Earlier this summer we told you about how state lawmakers slyly tucked into the school-finance bill a new law requiring illegal immigrants to prove their legal status before receiving a driver's license. Although civil libertarians and certain pinko newspaper guys decried the legislation as unnecessary, it actually contained some protections for non-citizens.
Under the law, temporary visitors no longer can be given "special," vertical drivers licenses that identify their status. Other visitors, who previously couldn't get a license at all -- people with six months left on their visas or with visas shorter than a year -- will be able to under the law. And the Department of Public Safety will no longer be able to ask temporary visitors for paperwork beyond what others have to show -- reversing a bizarre practice of forcing immigrants to show the supporting documents they used to apply for their visas.

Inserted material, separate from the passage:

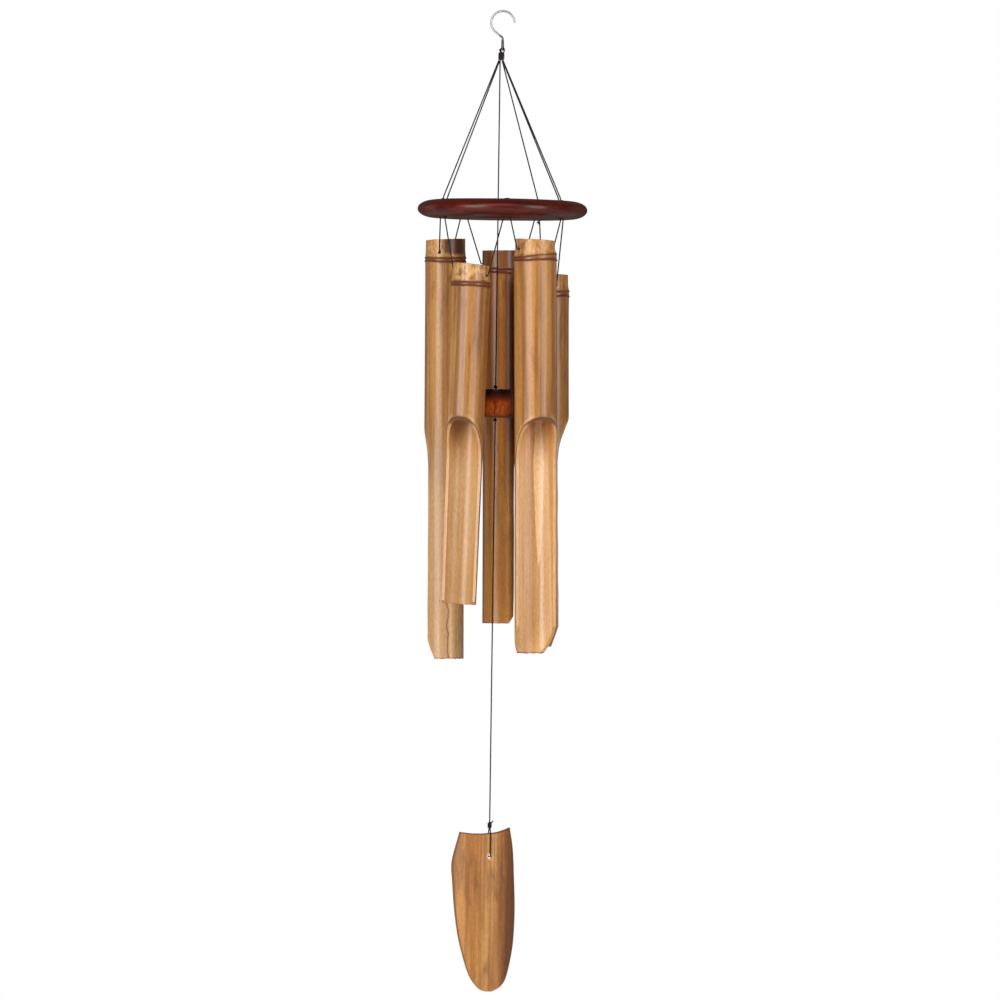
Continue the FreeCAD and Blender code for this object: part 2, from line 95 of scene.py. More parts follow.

"Not only were they asking for the immigration documents, they were asking for the supporting documents," says Luis Figueroa, Legislative Staff Attorney for Mexican American Legal Defense and Educational Fund. "They were almost re-adjudicating someone's immigration status. They weren't even accepting a U.S. passport from someone born outside the United States."
That law takes effect in September. So when a judge recently struck down some old DPS rules that included these very same restrictions -- enacted in 2008 with support from Governor Rick Perry -- you might have expected that state would shrug and move on with its life, especially in the midst of a budget crisis.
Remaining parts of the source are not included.